MeXO Sauce - XO Sauce with Chipotle, Ancho and Guajillo Chillies


  
One of my earliest posts on the Jarhead blog was about XO sauce, the decadent condiment from Hong Kong, which can give a regular stir fry a really good hit of umami.  I made some really tasty dishes from my first batch of XO – chicken and okra stir fry with XO sauce, pippies with XO sauce, and fried eggs with XO sauce on rice.  All really simple, but supremely delicious. 
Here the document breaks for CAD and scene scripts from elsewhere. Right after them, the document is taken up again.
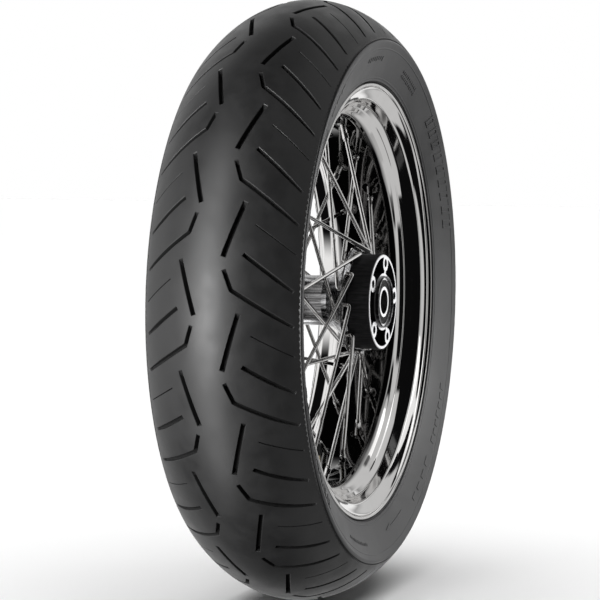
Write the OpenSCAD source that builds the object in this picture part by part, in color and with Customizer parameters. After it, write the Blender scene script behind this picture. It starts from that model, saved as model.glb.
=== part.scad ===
// Rear wheel of a motorcycle: a radial tyre on a wire-spoked drop-centre rim.
// The spin axis lies along Y and the origin is the wheel's centre.
// The brake disc bolts to the -Y side and the drive sprocket to the +Y side.

/* [Tyre] */
// Outside diameter over the tread
tyre_d = 636; // [628:1:644]
// Width across the sidewalls
tyre_w = 164; // [160:1:170]
// Radial drop from the crown to the widest point
crown_drop = 44.6; // [42:0.2:48]
// Fullness of the shoulders
crown_power = 1.7; // [1.5:0.05:1.9]
// Half angle of the crown curve that the tread covers
tread_span = 72.7; // [70:0.1:75]
// Tread rubber at the crown
tread_t = 8; // [7:0.5:9]
// Number of repeats of the groove pattern round the tyre
pitches = 18; // [16:1:20]
// Depth of the tread grooves
groove_depth = 5; // [3:0.5:6]
// Width of the tread grooves
groove_w = 4.4; // [3:0.2:6]

/* [Rim] */
// Radius of the bead seat at the flange, for a 17 inch rim
seat_r = 216.9; // [216.5:0.1:217.3]
// Width between the flanges, 4.50 inches
rim_w = 114.3; // [112:0.1:116]
// Radius of the well's floor on the tyre side
well_r = 199; // [198:0.5:200]
// Thickness of the well's floor
well_t = 4; // [3.5:0.5:4.5]

/* [Spokes] */
// Spokes in each of the four sets
set_count = 10; // [8:1:10]
// Turn of each spoke from its hub hole to its rim hole
lace_angle = 72; // [70:1:73]
// Diameter of the plain spoke wire
spoke_d = 4; // [3.6:0.1:4]
// Diameter of the butted end at the hub
butt_d = 4.6; // [4.2:0.1:4.6]
// Distance of the rim holes from the centre plane
nipple_y = 13; // [11:0.5:14]

/* [Hub] */
// Radius of the barrel at its middle
barrel_r = 26.5; // [25:0.5:28]
// Radius of the circle of spoke holes
hole_circle_r = 54; // [53.8:0.1:54.5]
// Radius of the two flanges
flange_r = 58.5; // [58:0.1:59]
// Radius of the disc and sprocket carriers
carrier_r = 50; // [49:0.5:50]
// Distance of the brake disc's face from the centre plane
brake_face = 78.5; // [77:0.5:80]
// Distance of the sprocket's face from the centre plane
drive_face = 72; // [71:0.5:74]
// Diameter of the bolt circles
bolt_circle_d = 82.5; // [80:0.5:84]
// Tapping diameter of the bolt holes, for M10
bolt_hole_d = 8.5; // [8.2:0.1:8.8]

/* [Bearings] */
// Bore of the bearings, which is the axle's diameter
axle_d = 25; // [24.8:0.05:25.2]
// Outside diameter of the bearings
bearing_d = 52; // [51.8:0.1:52]
// Width of the bearings
bearing_w = 15; // [14.5:0.1:15]
// Diameter of one ball
ball_d = 7.94; // [7.8:0.02:8]
// Balls in each bearing
ball_count = 9; // [7:1:9]

/* [Valve] */
// Angle of the valve round the wheel
valve_angle = 274.5; // [274:0.5:275]
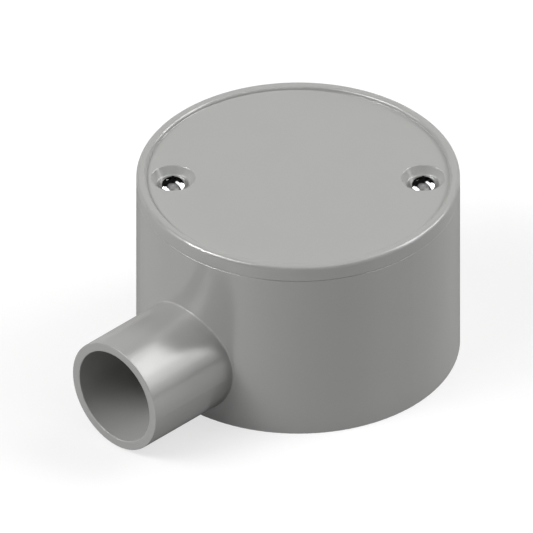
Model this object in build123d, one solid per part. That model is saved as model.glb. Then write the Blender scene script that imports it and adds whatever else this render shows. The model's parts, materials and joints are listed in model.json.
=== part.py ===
from build123d import *
import math
import os

# Round junction box with one conduit socket. Millimetres and degrees.
# Origin: middle of the flat underside. +Z is up through the lid, and the socket points along -Y.

# Round body
body_diameter = 66.0
body_wall = 2.3
base_thickness = 2.5
body_rim_height = 38.0
base_edge_rounding = 0.1
parting_edge_rounding = 0.12
cavity_corner_rounding = 1.2
cavity_floor_rounding = 0.8

# Conduit socket
conduit_bore = 20.1
socket_wall = 1.95
socket_reach = 20.0
socket_ground_gap = 0.5
socket_edge_rounding = 0.15
socket_lead_in_rounding = 0.2
socket_root_rounding = 0.3
conduit_stop_thickness = 1.5
conduit_stop_opening = 17.5

# Lid screws, a small machine screw with a domed pan head
screw_inset = 7.5
screw_line_angle = 45.0
thread_diameter = 3.0
thread_depth = 0.25
screw_length = 12.0
screw_tip_chamfer = 0.4
head_diameter = 5.6
head_height = 1.55
head_side_height = 0.3
head_edge_rounding = 0.15
cross_span = 2.96
cross_foot_span = 1.1
cross_depth = 1.2
cross_slot_width = 0.6

# Brass inserts in the screw pillars
insert_wall = 0.8
insert_length = 5.0
insert_thread_clearance = 0.05
insert_groove_width = 1.0
insert_groove_depth = 0.3
insert_chamfer = 0.3

# Screw pillars
pillar_wall = 1.7
pillar_lid_gap = 0.2
screw_tip_room = 1.0

# Base fixing holes
fixing_spacing = 38.0
fixing_hole_diameter = 4.8
fixing_pad_diameter = 10.0
fixing_pad_height = 1.0
fixing_pad_rounding = 0.3

# Lid
lid_edge_height = 3.4
lid_plate_thickness = 2.2
lid_rim_width = 2.0
lid_rim_step = 0.8
lid_outer_rounding = 0.7
lid_rim_edge_rounding = 0.55
lid_rim_foot_rounding = 0.2
lid_pocket_rounding = 0.6
spigot_clearance = 0.3
spigot_wall = 1.4
spigot_depth = 1.5
spigot_lead_in = 0.4

# Screw recesses in the lid
head_sink = 0.2
head_seat_margin = 0.65
recess_flare = 1.05
recess_edge_rounding = 0.2
recess_corner_rounding = 0.3
screw_hole_clearance = 0.2
boss_wall = 1.4
boss_floor = 2.35

# Extra length of a cutting shape beyond the face that it opens
overshoot = 1.0

# Radii and heights that follow
body_radius = body_diameter / 2
cavity_radius = body_radius - body_wall
socket_bore_radius = conduit_bore / 2
socket_radius = socket_bore_radius + socket_wall
socket_axis_height = socket_ground_gap + socket_radius
socket_mouth_distance = body_radius + socket_reach
conduit_stop_distance = cavity_radius + conduit_stop_thickness

screw_radius = body_radius - screw_inset
screw_angles = {"far": screw_line_angle, "near": screw_line_angle + 180.0}
core_radius = thread_diameter / 2 - thread_depth
head_radius = head_diameter / 2
insert_radius = thread_diameter / 2 + insert_wall
pillar_radius = insert_radius + pillar_wall

lid_top_height = body_rim_height + lid_edge_height
lid_floor_height = lid_top_height - lid_rim_step
lid_underside_height = lid_floor_height - lid_plate_thickness
lid_rim_inner_radius = body_radius - lid_rim_width
rim_foot_rounding = min(lid_rim_foot_rounding, lid_rim_step / 4)
rim_edge_rounding = min(lid_rim_edge_rounding, 0.7 * lid_rim_step)
spigot_radius = cavity_radius - spigot_clearance
spigot_inner_radius = spigot_radius - spigot_wall
spigot_end_height = body_rim_height - spigot_depth

head_seat_height = lid_floor_height - head_sink - head_height
recess_seat_radius = head_radius + head_seat_margin
recess_mouth_radius = recess_seat_radius + recess_flare
screw_hole_radius = thread_diameter / 2 + screw_hole_clearance
boss_radius = recess_seat_radius + boss_wall
boss_end_height = head_seat_height - boss_floor
pillar_top_height = min(boss_end_height, spigot_end_height) - pillar_lid_gap
insert_foot_height = pillar_top_height - insert_length
screw_tip_height = head_seat_height - screw_length
screw_hole_foot_height = screw_tip_height - screw_tip_room


def turned(corners):
    """Solid turned about Z from the corners of its half section: radius, height and rounding."""
    section = make_face(Polyline(*[(radius, 0, height) for radius, height, _ in corners], close=True))
    for radius, height, rounding in corners:
        if rounding:
            corner = section.vertices().sort_by_distance((radius, 0, height))[0]
            section = fillet(corner, rounding)
    return revolve(section, Axis.Z)


def rod(radius, low, high):
    """Upright round rod on the Z axis between two heights."""
    return Pos(0, 0, low) * Cylinder(radius, high - low, align=(Align.CENTER, Align.CENTER, Align.MIN))


def at_screw(angle):
    """Place of one lid screw's axis."""
    return Rot(0, 0, angle) * Pos(screw_radius, 0, 0)


def socket_rod(radius, start, end):
    """Round rod on the socket's axis between two distances from the body's axis."""
    socket_plane = Plane(origin=(0, -start, socket_axis_height), x_dir=(1, 0, 0), z_dir=(0, -1, 0))
    return socket_plane * Cylinder(radius, end - start, align=(Align.CENTER, Align.CENTER, Align.MIN))


def outer_shell():
    """Solid outer form of the box: the round body with the socket grown out of its wall."""
    body = turned([
        (0, 0, 0),
        (body_radius, 0, base_edge_rounding),
        (body_radius, body_rim_height, parting_edge_rounding),
        (0, body_rim_height, 0),
    ])
    socket = socket_rod(socket_radius, 0, socket_mouth_distance)
    socket = fillet(socket.edges().sort_by(Axis.Y)[0], socket_edge_rounding)
    shell = body + socket
    root_edges = new_edges(body, socket, combined=shell)
    return fillet(root_edges, socket_root_rounding)


def pillar_plan():
    """Plan of one screw pillar with the web that ties it to the wall, on the X axis."""
    web_length = cavity_radius + body_wall / 2 - screw_radius
    web = Pos(screw_radius, 0) * Rectangle(web_length, 2 * pillar_radius, align=(Align.MIN, Align.CENTER))
    return Pos(screw_radius, 0) * Circle(pillar_radius) + web


def cavity():
    """Wiring space of the box: a round well around the two screw pillars, open at the top."""
    plan = Sketch() + Circle(cavity_radius)
    for angle in screw_angles.values():
        plan -= Rot(0, 0, angle) * pillar_plan()
    corners = [v for v in plan.vertices() if math.hypot(v.X, v.Y) > cavity_radius - cavity_corner_rounding / 2]
    plan = fillet(corners, cavity_corner_rounding)
    well = Pos(0, 0, base_thickness) * extrude(plan, pillar_top_height - base_thickness)
    well = fillet(well.edges().group_by(Axis.Z)[0], cavity_floor_rounding)
    return well + rod(cavity_radius, pillar_top_height, body_rim_height + overshoot)


def socket_bore():
    """Bore for the conduit, down to its stop, and the smaller opening through the stop."""
    bore = socket_rod(socket_bore_radius, conduit_stop_distance, socket_mouth_distance + overshoot)
    stop_radius = conduit_stop_opening / 2
    wall_at_opening_side = math.sqrt(cavity_radius**2 - stop_radius**2)
    return bore + socket_rod(stop_radius, wall_at_opening_side - overshoot, conduit_stop_distance)


def make_box():
    """Box moulding: shell, wiring space, socket bore, pillar holes and base fixing holes."""
    box = outer_shell() - cavity() - socket_bore()
    mouth = box.edges().filter_by(GeomType.CIRCLE).group_by(Axis.Y)[0].sort_by(SortBy.RADIUS)[0]
    box = fillet(mouth, socket_lead_in_rounding)
    for angle in screw_angles.values():
        insert_hole = rod(insert_radius, insert_foot_height, pillar_top_height + overshoot)
        tip_hole = rod(screw_hole_radius, screw_hole_foot_height, insert_foot_height)
        box -= at_screw(angle) * (insert_hole + tip_hole)
    pad_top = base_thickness + fixing_pad_height
    for side in (-1, 1):
        pad = rod(fixing_pad_diameter / 2, base_thickness / 2, pad_top)
        pad = fillet(pad.edges().sort_by(Axis.Z)[-1], fixing_pad_rounding)
        hole = rod(fixing_hole_diameter / 2, -overshoot, pad_top + overshoot)
        box += Pos(side * fixing_spacing / 2, 0, 0) * pad
        box -= Pos(side * fixing_spacing / 2, 0, 0) * hole
    return box


def screw_recess():
    """Space cut into the lid for one screw: flared recess, flat seat and clearance hole."""
    flare = turned([
        (0, head_seat_height, 0),
        (recess_seat_radius, head_seat_height, recess_corner_rounding),
        (recess_mouth_radius, lid_floor_height, 0),
        (0, lid_floor_height, 0),
    ])
    hole = rod(screw_hole_radius, boss_end_height - overshoot, head_seat_height)
    return flare + hole


def make_lid():
    """Lid moulding: plate with raised rim, locating spigot, and a boss under each screw recess."""
    lid = turned([
        (0, lid_underside_height, 0),
        (spigot_inner_radius, lid_underside_height, lid_pocket_rounding),
        (spigot_inner_radius, spigot_end_height, 0),
        (spigot_radius - spigot_lead_in, spigot_end_height, 0),
        (spigot_radius, spigot_end_height + spigot_lead_in, 0),
        (spigot_radius, body_rim_height, 0),
        (body_radius, body_rim_height, parting_edge_rounding),
        (body_radius, lid_top_height, lid_outer_rounding),
        (lid_rim_inner_radius, lid_top_height, rim_edge_rounding),
        (lid_rim_inner_radius, lid_floor_height, rim_foot_rounding),
        (0, lid_floor_height, 0),
    ])
    boss_field = rod(spigot_radius - spigot_lead_in, boss_end_height, head_seat_height)
    for angle in screw_angles.values():
        boss = at_screw(angle) * rod(boss_radius, boss_end_height, head_seat_height)
        lid += boss & boss_field
    for angle in screw_angles.values():
        lid -= at_screw(angle) * screw_recess()
        floor_circles = lid.edges().filter_by(GeomType.CIRCLE).filter_by_position(
            Axis.Z, lid_floor_height - rim_foot_rounding / 2, lid_floor_height + rim_foot_rounding / 2)
        mouth_centre = (at_screw(angle) * Pos(0, 0, lid_floor_height)).position
        mouth = floor_circles.sort_by_distance(mouth_centre)[0]
        lid = fillet(mouth, recess_edge_rounding)
    return lid


def head_profile():
    """Half section of the screw's domed pan head, standing on its seat."""
    seat = Line((0, 0, 0), (head_radius, 0, 0))
    side = Line((head_radius, 0, 0), (head_radius, 0, head_side_height))
    dome = ThreePointArc((head_radius, 0, head_side_height), dome_point(0.5), (0, 0, head_height))
    axis = Line((0, 0, head_height), (0, 0, 0))
    section = make_face([seat, side, dome, axis])
    shoulder = section.vertices().sort_by_distance((head_radius, 0, head_side_height))[0]
    return fillet(shoulder, head_edge_rounding)


def dome_point(share):
    """Point on the head's dome at a share of its radius."""
    rise = head_height - head_side_height
    dome_radius = (head_radius**2 + rise**2) / (2 * rise)
    x = share * head_radius
    return (x, 0, head_height - dome_radius + math.sqrt(dome_radius**2 - x**2))


def cross_recess():
    """Tapered cross-shaped driver recess at the top of the head."""
    foot = head_height - cross_depth
    top = head_height + overshoot
    flare = (cross_span - cross_foot_span) / 2 * (top - foot) / cross_depth
    wing = make_face(Polyline(
        (-cross_foot_span / 2, 0, foot),
        (cross_foot_span / 2, 0, foot),
        (cross_foot_span / 2 + flare, 0, top),
        (-cross_foot_span / 2 - flare, 0, top),
        close=True,
    ))
    slot = extrude(wing, cross_slot_width / 2, both=True)
    return slot + Rot(0, 0, 90) * slot


def make_screw():
    """Lid screw in its own frame, with its head's seat at zero; the thread's core is a plain rod."""
    head = revolve(head_profile(), Axis.Z)
    shank = turned([
        (0, -screw_length, 0),
        (core_radius - screw_tip_chamfer, -screw_length, 0),
        (core_radius, -screw_length + screw_tip_chamfer, 0),
        (core_radius, 0, 0),
        (0, 0, 0),
    ])
    return head + shank - cross_recess()


def make_insert():
    """Threaded insert in its own frame, with its top face at zero and a groove round its middle."""
    bore_radius = thread_diameter / 2 + insert_thread_clearance
    groove_top = -(insert_length - insert_groove_width) / 2
    groove_foot = groove_top - insert_groove_width
    groove_radius = insert_radius - insert_groove_depth
    return turned([
        (bore_radius, -insert_length, 0),
        (insert_radius - insert_chamfer, -insert_length, 0),
        (insert_radius, -insert_length + insert_chamfer, 0),
        (insert_radius, groove_foot, 0),
        (groove_radius, groove_foot, 0),
        (groove_radius, groove_top, 0),
        (insert_radius, groove_top, 0),
        (insert_radius, 0, 0),
        (bore_radius + insert_chamfer, 0, 0),
        (bore_radius, -insert_chamfer, 0),
    ])


def make_nodes():
    """Every piece at its place, by name."""
    nodes = {"box": make_box(), "lid": make_lid()}
    screw = make_screw()
    insert = make_insert()
    for side, angle in screw_angles.items():
        nodes["lid_screw_" + side] = at_screw(angle) * Pos(0, 0, head_seat_height) * screw
        nodes["thread_insert_" + side] = at_screw(angle) * Pos(0, 0, pillar_top_height) * insert
    return nodes


os.makedirs("parts", exist_ok=True)
for name, shape in make_nodes().items():
    export_step(shape, "parts/" + name + ".step")
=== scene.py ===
import json
import math

import bpy
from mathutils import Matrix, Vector


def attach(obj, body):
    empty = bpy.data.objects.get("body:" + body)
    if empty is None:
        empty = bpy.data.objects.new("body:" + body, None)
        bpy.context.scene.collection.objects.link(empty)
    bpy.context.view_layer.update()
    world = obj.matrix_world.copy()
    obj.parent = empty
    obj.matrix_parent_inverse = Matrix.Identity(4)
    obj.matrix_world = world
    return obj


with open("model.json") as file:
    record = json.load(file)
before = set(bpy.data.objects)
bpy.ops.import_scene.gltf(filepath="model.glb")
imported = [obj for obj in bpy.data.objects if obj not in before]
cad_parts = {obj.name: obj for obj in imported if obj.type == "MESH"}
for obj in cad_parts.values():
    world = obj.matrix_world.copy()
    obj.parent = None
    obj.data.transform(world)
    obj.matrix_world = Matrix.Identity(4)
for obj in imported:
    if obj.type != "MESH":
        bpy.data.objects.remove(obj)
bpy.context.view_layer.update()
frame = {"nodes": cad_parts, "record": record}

# Sizes are in metres and angles in degrees. Azimuths of the view and the lights are measured
# from straight away from the camera, clockwise seen from above; the socket points along -Y.
MM = 0.001
WHITE = (1.0, 1.0, 1.0, 1.0)

# Camera, square to the isometric direction
VIEW_AZIMUTH = 45.0
VIEW_ELEVATION = 35.264
PIXELS_PER_MM = 4.9067
PICTURE_PIXELS = 533
AXIS_PIXEL_X = 298.15
BASE_PIXEL_Y = 340.40
CAMERA_DISTANCE = 1.0
CLIP_START = 0.01
CLIP_END = 60.0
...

Last time I used a recipe from chef Danny Bowien, but this time I decided to make a few changes and put my own spin on it.  I still had a lot of Mexican dried chillies lying around. I originally used them for my Chipotle Ketchup recipe, but I figured that the complex flavours of the ancho chilli, the spicy kick of the guajillo chilli, and the smokiness of the chipotle chilli, would all enhance an XO sauce. The dried chillies really added a layer of complexity to the flavour, but next time I would add in some extra chillies (fresh or dried) for stronger chilli hit. 





Dried scallops and shrimp form the basis of XO sauce.  Previously, I bought them from a Chinese supermarket in Haymarket.  But since my first batch of XO, I had walked past some stores in Sydney Chinatown that sold dried seafood, mostly dried abalone that tourists buy to bring home with them from Sydney.  I went to one of these stores on Sussex Street and found three different varieties of dried scallop and two types of dried shrimp.  The store was full of so many random types of dried seafood, but somehow I resisted buying any of the delectable-looking dried sea cucumbers.







One item that I omitted from my new recipe was a type of cured pork I found at a Chinese butcher shop.  I thought that it tasted pretty similar to the Chinese sausage and overwhelmed the flavour of the seafood.  A lot of the XO sauce recipes on the internet include Jinhua ham, which is a type of cured ham from the Chinese city of Jinhua.  Apparently prosciutto is a good substitute, so I sourced some good quality prosciutto from Harris Farm butcher at Potts Point to add to my sauce. 







Soaking the scallops and shrimp overnight to rehydrate them yields some flavourful cooking water.  Some recipes online call for the cooking water to be included, so I figured I’d take their advice and add some in when cooking the aromatics – I'm sure it enhanced the taste of the sauce.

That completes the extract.